[Data extracted from a collection]

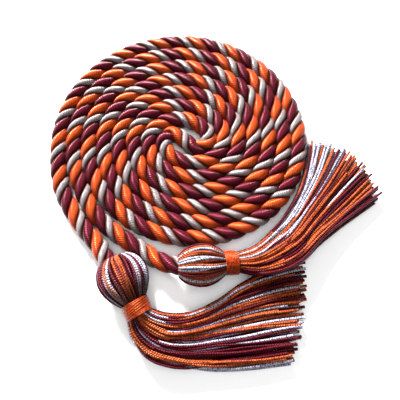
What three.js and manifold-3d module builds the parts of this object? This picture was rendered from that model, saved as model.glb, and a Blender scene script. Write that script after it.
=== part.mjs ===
import * as THREE from 'three';
import Module from 'manifold-3d';

// Honor cord laid flat as a double spiral, with a tassel on each end. Millimetres, +Z up.
// Plan lists are in turn pitches, so the whole layout follows the cord's thickness.

// Cord
const cordWide = 6.85; // across one turn of the laid cord
const turnGap = 0.35; // between neighbouring turns
const turnPitch = cordWide + turnGap;
const cordTall = 7.2; // from the table to the top of the cord
const cordSides = 10; // facets round the cord, one of them flat on the table

// Coil: each turn lies one pitch outside the turn inside it
const coilStart = -0.683; // where the spiral's pitch count begins, in pitches
const coilOval = 0.235; // how much longer the coil is than wide, in pitches
const coilOvalAngle = THREE.MathUtils.degToRad(-10.2);
const stepsPerHalfTurn = 12;
const innerHalfTurns = 1.75; // both arms begin here
const armHalfTurns = { first: 9, second: 8.0833 }; // each arm leaves the coil here

// S bend that joins the two arms, in pitches
const heartList = [
  [0.903, -0.528],
  [0.417, -0.444],
  [0, -0.05],
  [-0.444, 0.319],
  [-0.917, 0.5],
];

// Free ends, from the coil to the tassel: x and y in pitches, height of the cord's centre in cord heights
const firstEndList = [
  [-8.15, -3.14, 0.5],
  [-7.42, -4.6, 0.5],
  [-6.46, -5.93, 0.52],
  [-5.4, -7.1, 0.78],
  [-4.83, -7.93, 1.04],
  [-4.44, -8.52, 1.12],
];
const secondEndList = [
  [-6.2, -4.46, 0.5],
  [-5.08, -5.74, 0.5],
  [-3.88, -6.64, 0.5],
  [-2.7, -7.38, 0.54],
  [-1.6, -8.04, 0.78],
  [-0.45, -8.38, 1.02],
  [0.26, -8.4, 1.09],
];

// Tassels
const neckLong = 6.4; // bare neck, from the head to the skirt
const fitGap = 0.3; // clearance between pieces that sit inside one another
const headRibs = 14; // yarn bundles round the head
const ribDepth = 0.045; // part of the head's radius
const lockSides = 6;
const lockSteps = 6;
const lockWide = 0.175; // part of the fan's spread
const lockRootWide = 0.1; // added where the lock leaves the neck
const lockTall = 0.52; // part of the skirt's height
const lockTip = 0.55; // part of the section left at the tip
const bindingTurns = 7; // turns of the wound thread
const bindingThick = 1.15;
const bindingSides = 20;

// Head profile from crown to neck: how far along the head, and part of the full radius
const headRows = [
  { along: 0.0, radius: 0.5 },
  { along: 0.05, radius: 0.68 },
  { along: 0.16, radius: 0.87 },
  { along: 0.32, radius: 0.98 },
  { along: 0.47, radius: 1.0 },
  { along: 0.64, radius: 0.93 },
  { along: 0.8, radius: 0.79 },
  { along: 0.92, radius: 0.66 },
];

// Skirts: edges of the fan in plan, in pitches; height of the yarn mass, and how far the far edge is lifted
const firstFan = [
  { upX: -1.99, upY: -10.87, lowX: -3.34, lowY: -11.58, tall: 9.2, base: 1.9, lift: 0 },
  { upX: -1.08, upY: -11.13, lowX: -3.14, lowY: -12.58, tall: 9.4, base: 0.7, lift: 0 },
  { upX: 0.36, upY: -11.13, lowX: -2.29, lowY: -13.6, tall: 8.4, base: 0, lift: 0 },
  { upX: 1.96, upY: -10.43, lowX: -0.62, lowY: -14.19, tall: 7.2, base: 0, lift: 0 },
  { upX: 3.64, upY: -9.33, lowX: 1.32, lowY: -14.39, tall: 6.2, base: 0, lift: 0 },
  { upX: 5.49, upY: -8.52, lowX: 3.75, lowY: -14.33, tall: 5.4, base: 0, lift: 0 },
  { upX: 7.5, upY: -8.1, lowX: 6.46, lowY: -14.03, tall: 4.6, base: 0, lift: 0 },
];
const secondFan = [
  { upX: 3.29, upY: -7.52, lowX: 3.27, lowY: -8.74, tall: 8.0, base: 2.2, lift: 0 },
  { upX: 4.28, upY: -7.14, lowX: 4.31, lowY: -8.93, tall: 8.8, base: 1.4, lift: 1.6 },
  { upX: 5.36, upY: -6.25, lowX: 5.62, lowY: -8.79, tall: 8.2, base: 0.4, lift: 3.6 },
  { upX: 6.4, upY: -5.06, lowX: 6.94, lowY: -8.29, tall: 7.2, base: 0, lift: 4.4 },
  { upX: 7.25, upY: -3.72, lowX: 8.33, lowY: -7.04, tall: 6.2, base: 0, lift: 2.6 },
  { upX: 7.87, upY: -2.08, lowX: 10.28, lowY: -5.6, tall: 5.4, base: 0, lift: 0.6 },
  { upX: 8.34, upY: 0.08, lowX: 12.8, lowY: -3.9, tall: 4.6, base: 0, lift: 0 },
];

// Locks of a skirt: place across the fan, place in its height, and part of the full length
const lockRows = [
  { across: 0.07, level: 0.35, length: 0.97 },
  { across: 0.2, level: 0.3, length: 1.0 },
  { across: 0.34, level: 0.28, length: 0.95 },
  { across: 0.49, level: 0.3, length: 1.0 },
  { across: 0.64, level: 0.28, length: 0.96 },
  { across: 0.79, level: 0.3, length: 1.0 },
  { across: 0.93, level: 0.35, length: 0.95 },
  { across: 0.16, level: 0.68, length: 0.9 },
  { across: 0.32, level: 0.74, length: 0.97 },
  { across: 0.5, level: 0.76, length: 0.91 },
  { across: 0.67, level: 0.74, length: 0.98 },
  { across: 0.84, level: 0.68, length: 0.92 },
];

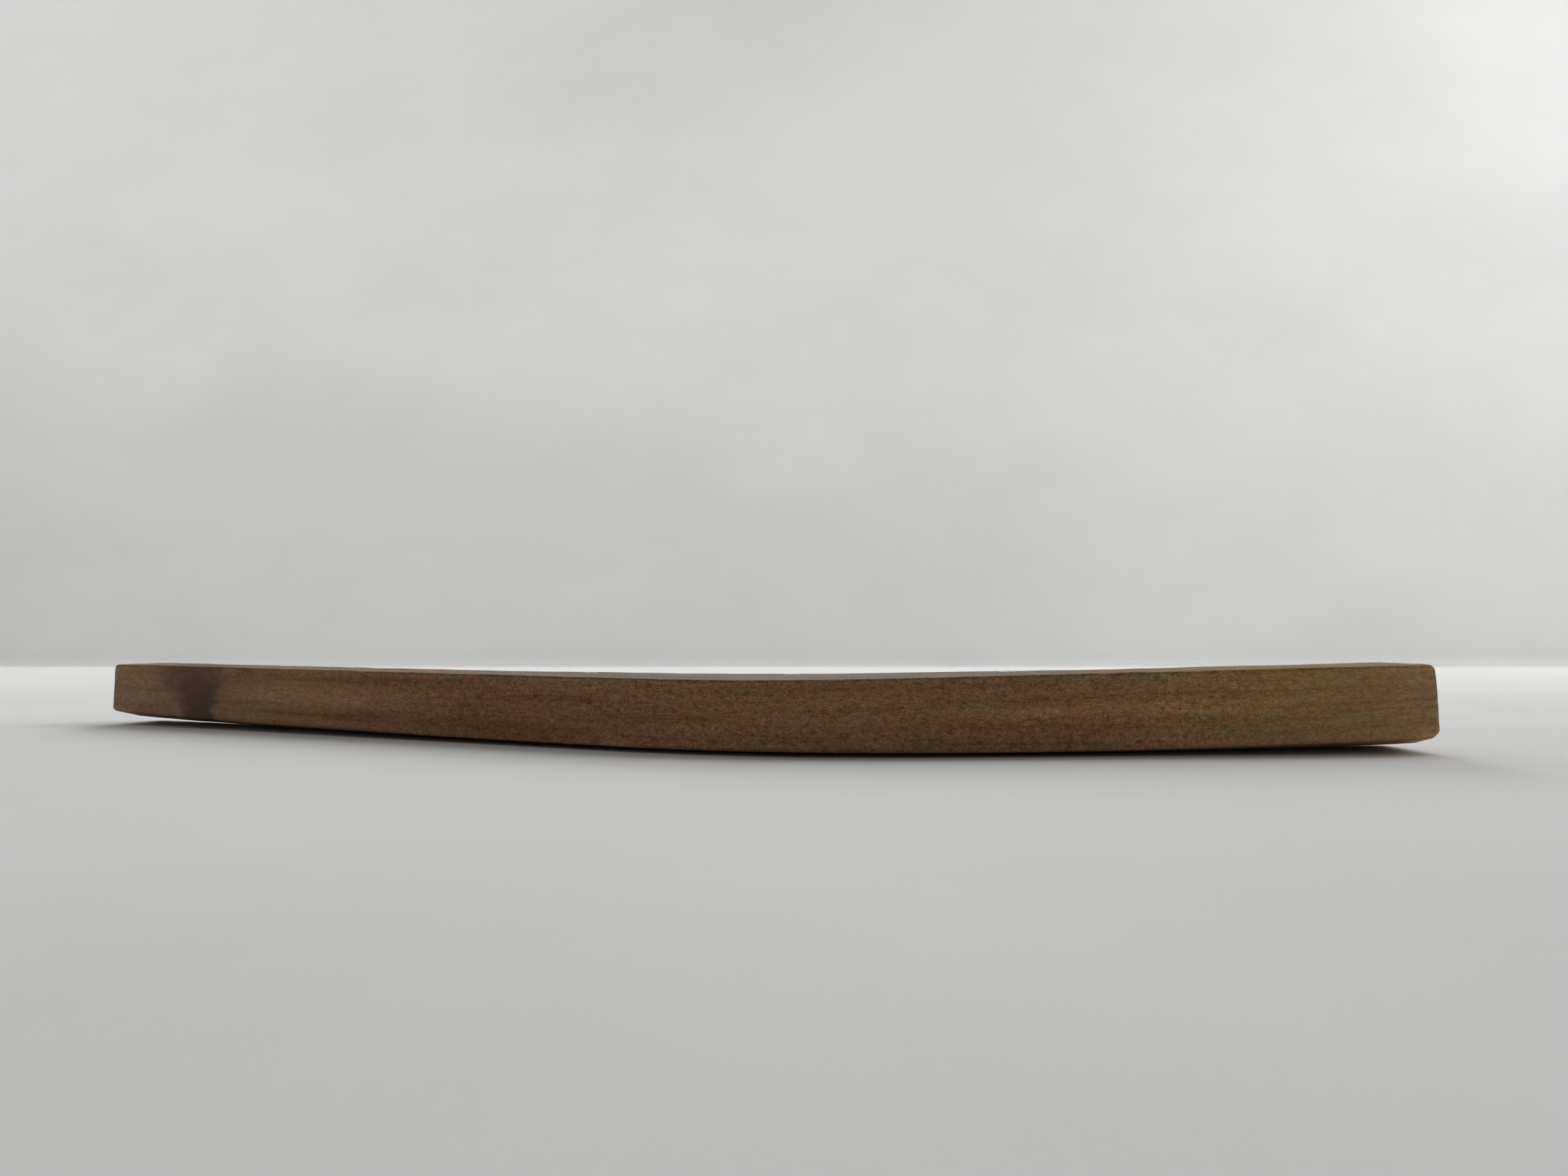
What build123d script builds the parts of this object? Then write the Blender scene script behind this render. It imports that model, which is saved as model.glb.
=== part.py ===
from build123d import *
import math
import os

# A drawknife with a one-piece wooden stock: a crescent of wood whose two arms are the grips,
# with a short straight blade let into its hollow side and held by three riveted pins.
# Millimetres, +Z up. X runs along the tool. The stock's back, its convex side, faces -Y,
# and the cutting edge faces +Y, towards the user.
# The origin is on the belly, at the elbow, in the middle of the stock's width there.

# Stock, seen from above
REACH_LEFT = 234.0  # from the elbow to the left end
REACH_RIGHT = 166.0  # from the elbow to the right end
ELBOW_WIDTH = 42.0
BACK_RADIUS = 160.0  # round of the back at the elbow
ARM_ANGLE = 15.5  # how far each arm sweeps towards the user, in degrees
LEDGE_LENGTH = 164.0  # straight stretch of the hollow side, which holds the blade
LEDGE_ROUND = 70.0  # round where the ledge runs into an arm
GRIP_WIDTH_LEFT = 20.0  # across the left arm at its end
GRIP_WIDTH_RIGHT = 26.0  # across the right arm at its end
SPARE = 12.0  # wood beyond the end cuts, sawn off

# Stock, seen from the side
BELLY_FLAT_LEFT = 30.0  # the flat that the tool lies on, left of the elbow
BELLY_FLAT_RIGHT = 50.0
BELLY_RADIUS_LEFT = 6500.0  # the belly lifts very slowly towards each end
BELLY_RADIUS_RIGHT = 2250.0
BEVEL_RISE = 1.4  # a long low bevel lifts the belly along the back
BEVEL_WIDTH = 10.0
BEVEL_STEP = 20.0  # spacing of the points that the bevel's line passes through
TOP_AT_ELBOW = 18.75  # where the straight tops of the two arms would meet
TOP_AT_LEFT = 19.7
TOP_AT_RIGHT = 22.6
TOP_RADIUS = 1700.0  # the round that joins them
END_LEAN = 5.0  # the end cuts lean inwards at the top, in degrees

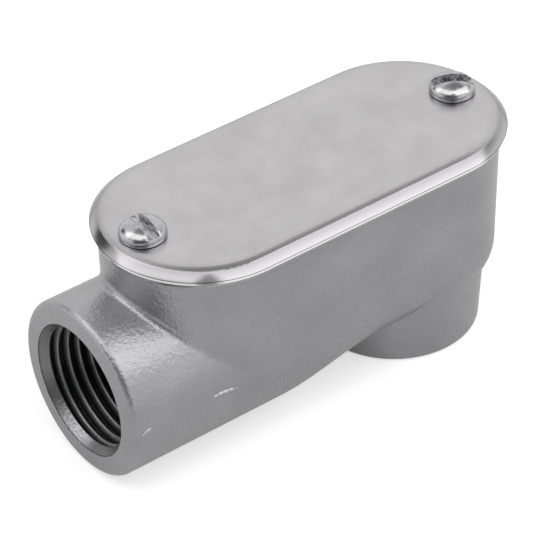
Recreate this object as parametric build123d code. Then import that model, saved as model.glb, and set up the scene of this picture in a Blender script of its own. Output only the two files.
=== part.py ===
from build123d import *
from math import cos, hypot, radians, sin, tan
import os

# A half-inch conduit body of the short elbow kind: one conduit comes in along the body
# and the other leaves through its back. Millimetres. The origin is the centre of the
# back hub's mouth, +Z points to the cover, and the run hub opens towards -X.

# Conduit threads, bored plain at their root
thread_root_radius = 10.6
hub_wall = 3.4               # metal round the run bore
throat_step = 2.6            # how much narrower the throat is than the bore
throat_round = 0.8
run_bore_depth = 14.2
run_throat_length = 2.65
back_bore_depth = 7.6
collar_height = 1.2          # smooth lip round the back throat, above the chamber's floor
collar_width = 1.6

# Casting
run_reach = 59.25            # back hub's axis to the run hub's face
run_stub = 7.6               # how far the run hub stands out from the body's near end
far_end_offset = 2.2         # back hub's axis to the centre of the body's round far end
rim_above_hub = 6.7          # top of the run hub to the rim that carries the gasket
side_draft = 0.35            # how much wider the body is at its rim, on each side
far_depth = 7.2              # run axis to the underside of the shallow far part
far_crown = 0.3              # how far that underside bulges below its rounded corners
belly_start = 29.75          # back hub's axis to where the trough starts to rise
belly_length = 17.5          # from there to where it has risen to the far part
back_mouth_step = 0.6        # how much smaller than the run hub the back hub's mouth is
back_hub_draft = 0.055       # growth of the back hub's radius for each mm of height
run_mouth_round = 1.2
back_mouth_round = 0.7
rim_round = 0.8
near_crease_round = 1.1      # where the run hub meets the round near end
crease_stop = 0.5            # how far short of the sides that fillet stops
wall = 2.4
shelf_cover = 2.4            # metal left over the run bore, under the near shelf

# Cover, a stamped sheet
cover_overhang = 1.8         # past the casting's rim, at the widest line of its own rim
cover_end_inset = 0.95       # cover's end centres inside the body's
cover_thickness = 1.15
rim_drop = 1.33              # flat top down to the widest line
rim_slope = 49.6             # degrees from upright
edge_height = 1.1            # cut edge of the sheet
edge_slope = 20.7
shoulder_round = 1.5
inner_bend_round = 0.6

# Gasket
gasket_thickness = 0.5
gasket_inset = 2.4           # inside the cover's widest line
window_inset = 2.7           # body's side to the gasket's window
window_to_screw = 5.45
window_corner = 5.0
seat_gap = 0.05

# Cover screws, number 8 with 32 threads to the inch
screw_inset = 6.0            # cover's widest line to the screw's axis
screw_radius = 2.08
head_radius = 3.55
head_height = 2.4
head_side_height = 0.6
slot_width = 2.0
slot_depth = 1.2
tip_chamfer = 0.5
near_slot_angle = 85.0
far_slot_angle = -32.0
running_gap = 0.05
cover_hole_gap = 0.27
boss_radius = 4.0
bore_cover = 1.5             # metal left between the near tapped hole and the run bore
screw_tip_gap = 1.1          # screw's tip to the bottom of its tapped hole

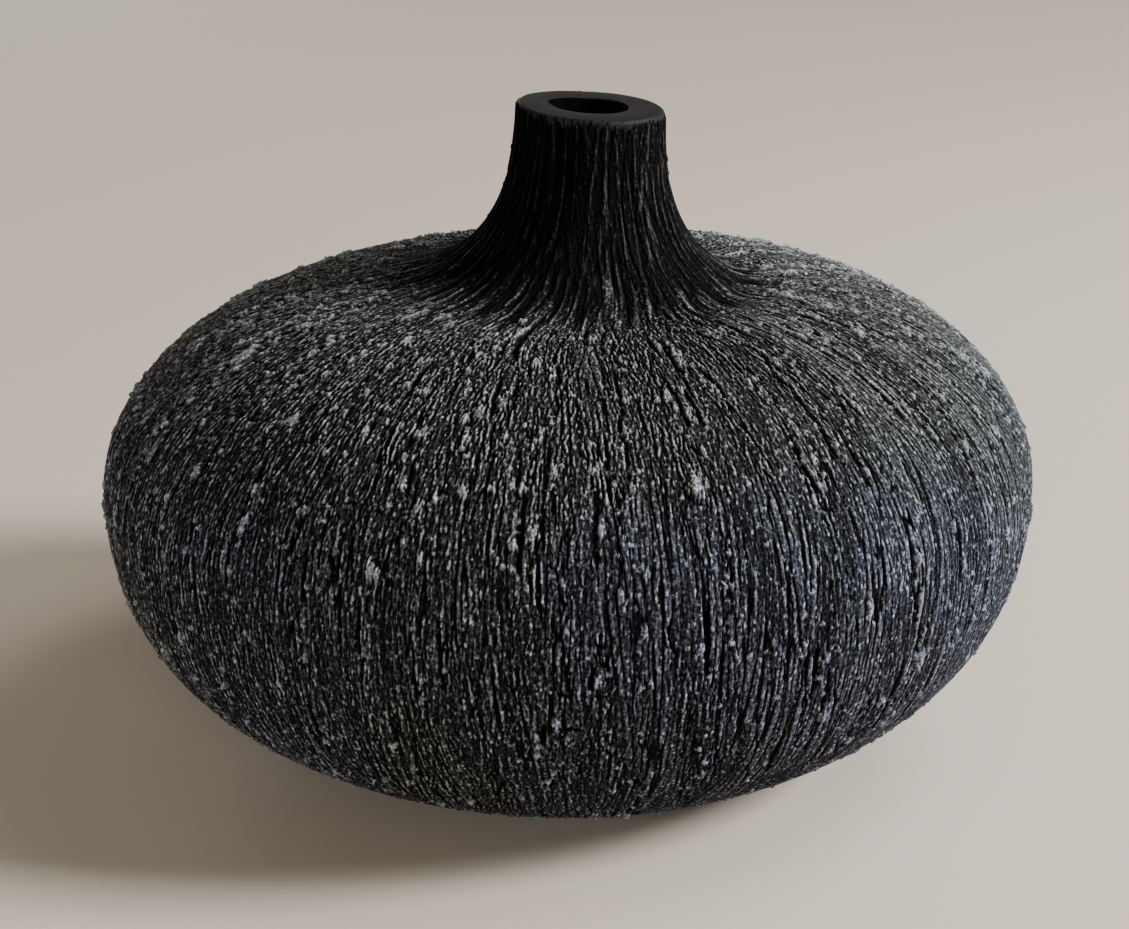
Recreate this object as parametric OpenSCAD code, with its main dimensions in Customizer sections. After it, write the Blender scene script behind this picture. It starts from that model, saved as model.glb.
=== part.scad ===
// Squat black clay pot with a short leaning neck and a combed coat.
// It is coil-built from separate clay pieces: a floor slab, courses that raise the bowl and
// close the dome, a neck and a lip. Their seams are lap joints, backed by coils at the floor,
// the belly and the neck, and three coats of coarse slip cover them.
// The origin is on the ground under the middle of the belly, and +Z is up.

/* [Belly] */
// Radius of the pot at its widest line
belly_r = 90; // [84:1:96]
// Height of the widest line above the ground
belly_z = 54; // [52:1:58]
// How far the side runs straight down before it turns in
lower_pull = 33; // [30:1:36]
// How far the side runs straight up before it turns in
upper_pull = 19; // [17:1:22]
// Height of the crown above the widest line
crown_rise = 38.8; // [37:0.2:41]
// Radius at which the crown is flat
crown_r = 30; // [29:1:32]
// How far the crown runs out flat before it turns down
crown_pull = 38; // [36:1:40]

/* [Foot] */
// Radius of the pot at the ground
foot_r = 44; // [42:1:46]
// Outward run of the underside as it leaves the foot
foot_run = 22; // [20:1:24]
// Rise of the underside over that run
foot_rise = 8.4; // [7.6:0.2:9]
// Radius of the shallow recess inside the foot ring
recess_r = 33; // [28:1:35]
// Depth of the recess
recess_h = 0.8; // [0.4:0.1:1.2]

/* [Clay] */
// Thickness of the clay wall
wall_t = 5.6; // [5:0.2:6.4]
// Thickness of the coarse coat on the belly
coat_t = 2; // [1.6:0.1:2.4]
// Thickness of the coat on the neck
neck_coat_t = 1.2; // [1:0.1:1.4]
// How far a reinforcing coil stands out from the inner wall
coil_bulge = 4; // [3:0.5:5]

/* [Neck] */
// Sideways shift of the neck from the middle of the belly
neck_shift = 3.1; // [0:0.1:4]
// Lean of the neck towards +X, in degrees
neck_lean = 2.2; // [0:0.2:3]
// Height of the lip above the crown
neck_h = 33.2; // [31:0.2:35]
// Outer radius of the lip
lip_r = 14.3; // [13.8:0.1:15]
// Radius of the bore through the neck
bore_r = 7; // [6.6:0.1:7.8]
// How far the neck runs straight down before it flares
neck_pull = 15; // [13:1:17]
// Radius of the flare at the point that draws it in
flare_pull_r = 17.3; // [16.8:0.1:18]
// Height of that point above the crown
flare_pull_z = 5.2; // [4.8:0.1:5.8]
// Radius at which the flare reaches the crown
flare_r = 33; // [32:0.5:34]
// Depth of the shoulder on which the neck sits in the dome
shoulder_z = 4.8; // [4.4:0.1:5.2]
// Width of that shoulder
shoulder_w = 3; // [2.6:0.1:3.2]
// Rounding of the inner edge of the mouth
mouth_round = 1; // [0.8:0.1:1.6]

/* [Hidden] */
$fn = 96;

crown_z = belly_z + crown_rise;
inner_depth = coat_t + wall_t;
mid_depth = coat_t + wall_t / 2;

// Stations along the pot's outline, in steps: -20 is the foot, 0 the belly and 20 the crown
STEPS = 20;
COAT_END = -19;
// Seams of the bowl's courses, from the floor to the belly, and of the dome's, to the last one
BOWL_SEAMS = [-20, -13, -7, 0];
DOME_SEAMS = [0, 7, 13];
// How many stations a course's inner half stands above its outer half
LAP = 1;

// Stations along the neck's outline, in steps: 0 is the lip and 20 the foot of the flare
LIP_EDGE = 1;
LIP_SEAT = 3;
COIL_TOP = 9;

// Height of the step in the seat of the lip
seat_step = 2;
// The neck's bore widens below this height, down to its open foot
bore_straight_z = 8;
bore_foot_z = -8.6;
bore_foot_r = 10.4;
// Depth that reaches through the crown, for cuts
through = 20;

LOWER = [[belly_r, belly_z], [belly_r, belly_z - lower_pull],
         [foot_r + foot_run, foot_rise], [foot_r, 0]];
UPPER = [[belly_r, belly_z], [belly_r, belly_z + upper_pull],
         [crown_r + crown_pull, crown_z], [crown_r, crown_z]];
NECK = [[lip_r, neck_h], [lip_r, neck_h - neck_pull],
        [flare_pull_r, flare_pull_z], [flare_r, 0]];

clay = [0.13, 0.13, 0.14];
coil_clay = [0.17, 0.16, 0.16];
slip = [0.20, 0.20, 0.21];
smooth_clay = [0.24, 0.24, 0.25];

// Point at t on the cubic curve with control points p
function curve(p, t) =
    pow(1 - t, 3) * p[0] + 3 * pow(1 - t, 2) * t * p[1] + 3 * (1 - t) * t * t * p[2] + pow(t, 3) * p[3];

// Direction of travel at t on that curve
function heading(p, t) =
    let (d = pow(1 - t, 2) * (p[1] - p[0]) + 2 * (1 - t) * t * (p[2] - p[1]) + t * t * (p[3] - p[2]))
    d / norm(d);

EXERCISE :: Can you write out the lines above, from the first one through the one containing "const cordSides = 10;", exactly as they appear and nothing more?

EXERCISE RESULT ::
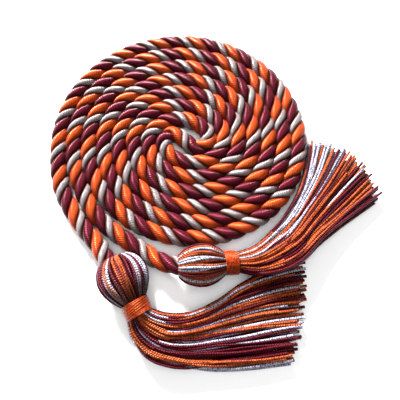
What three.js and manifold-3d module builds the parts of this object? This picture was rendered from that model, saved as model.glb, and a Blender scene script. Write that script after it.
=== part.mjs ===
import * as THREE from 'three';
import Module from 'manifold-3d';

// Honor cord laid flat as a double spiral, with a tassel on each end. Millimetres, +Z up.
// Plan lists are in turn pitches, so the whole layout follows the cord's thickness.

// Cord
const cordWide = 6.85; // across one turn of the laid cord
const turnGap = 0.35; // between neighbouring turns
const turnPitch = cordWide + turnGap;
const cordTall = 7.2; // from the table to the top of the cord
const cordSides = 10; // facets round the cord, one of them flat on the table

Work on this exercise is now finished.